Battaniye opens with a shock - ultra in your face sharp claws of the vetiver and patchouli. Hard to describe, more of an awakening of your scent receptors that quickly settles down. Scent of the soil or dark earth at night and the smokiness that you can find in some whiskies or the remnants of burning incense. After some time there is a light leather note which I smelled more on the paper than on my skin.
Excellent warm smoothness of the amber and labdanum and good silage too. Very comforting perfume overall. Completely surprised me with how wonderful and warm it is.
Sweet smoke. Dark gothic floral note. Darker smoke. Deep, deep fall into an enveloping warmth. There is a tobacco vibe. There is a heavy suede vibe. Neither of those notes exist here - it is only a vibration. An animal lurks - dark and heavily fur-covered. A layer of sharp vetiver and sweet honeysuckle intertwined, are amongst this blanket of aromas. Earthy, terra firma! Campfire crackling. Fireplace logs hissing.
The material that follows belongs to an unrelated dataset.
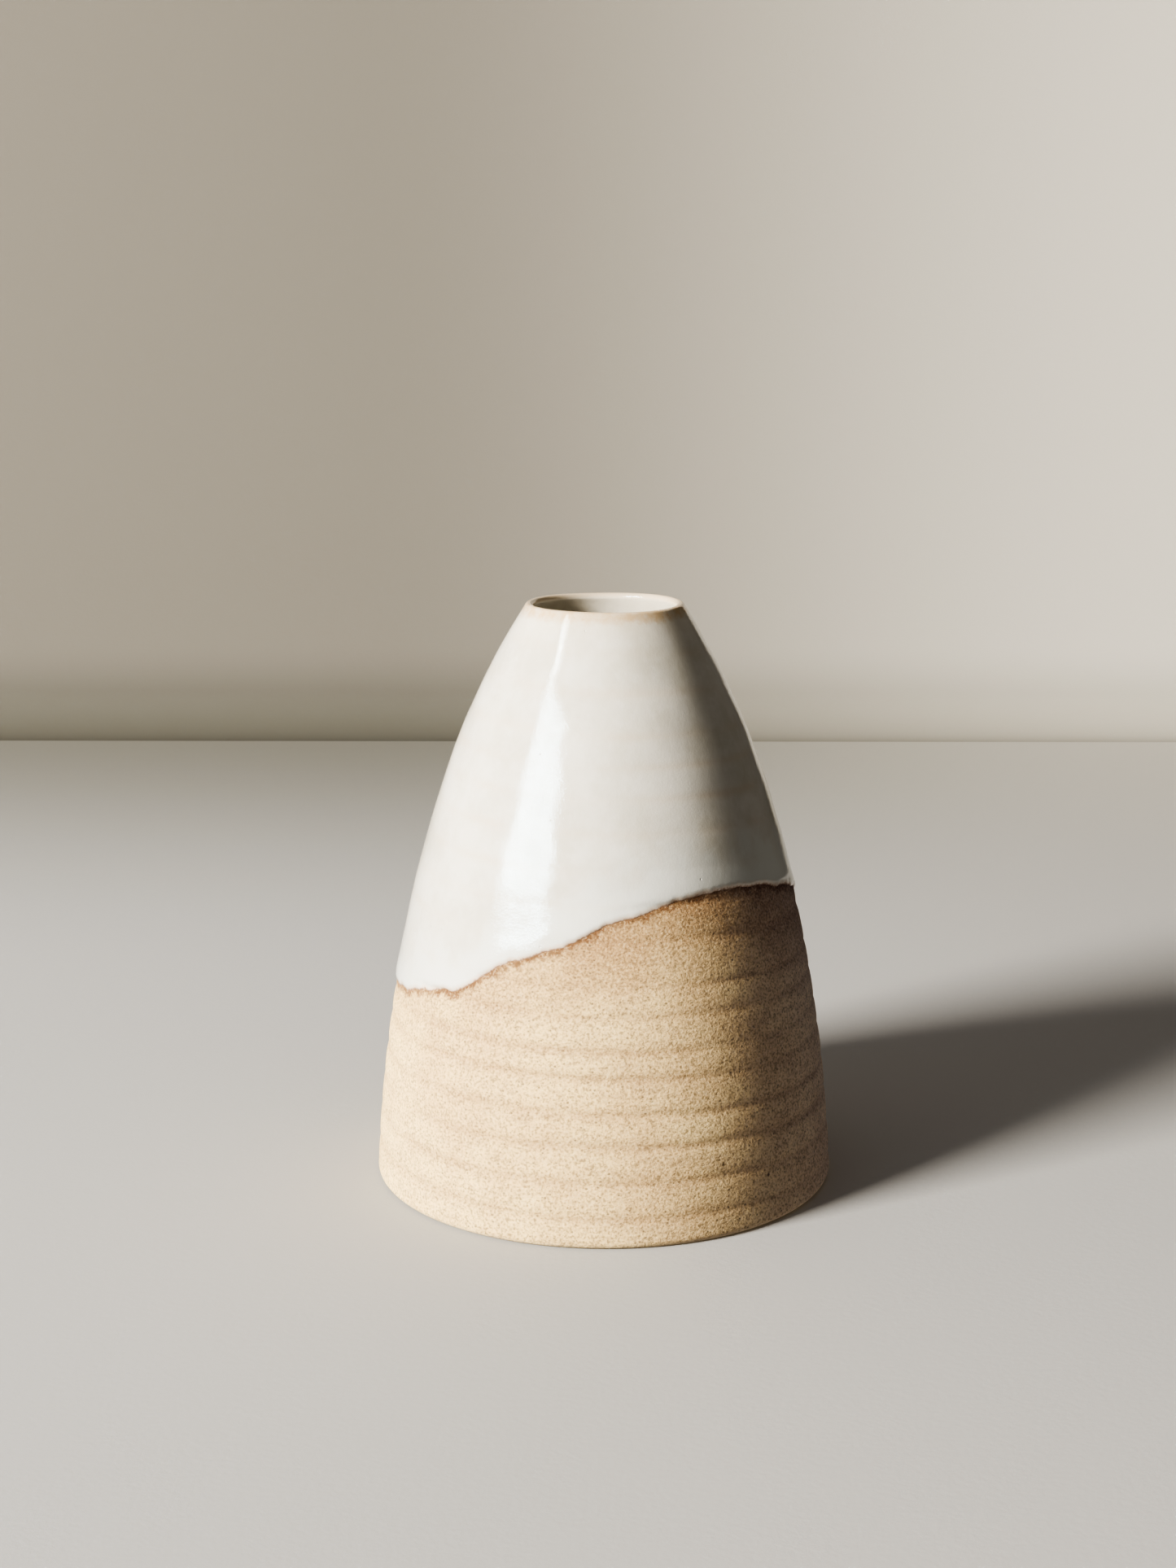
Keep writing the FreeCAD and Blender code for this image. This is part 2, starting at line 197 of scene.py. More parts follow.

Battaniye is very dark for the first hour or so. When it gradually settles the warmth of amber and patchouli arise. They are sweet and calming. The honeysuckle too, begins to shine, adding its floral sweet as well.
This was intriguing for me, its list of notes - I knew I would love this. As a blind buy, I chose wisely. Its deep, warm, and progressively changing character is appealing. It may be too dark for some.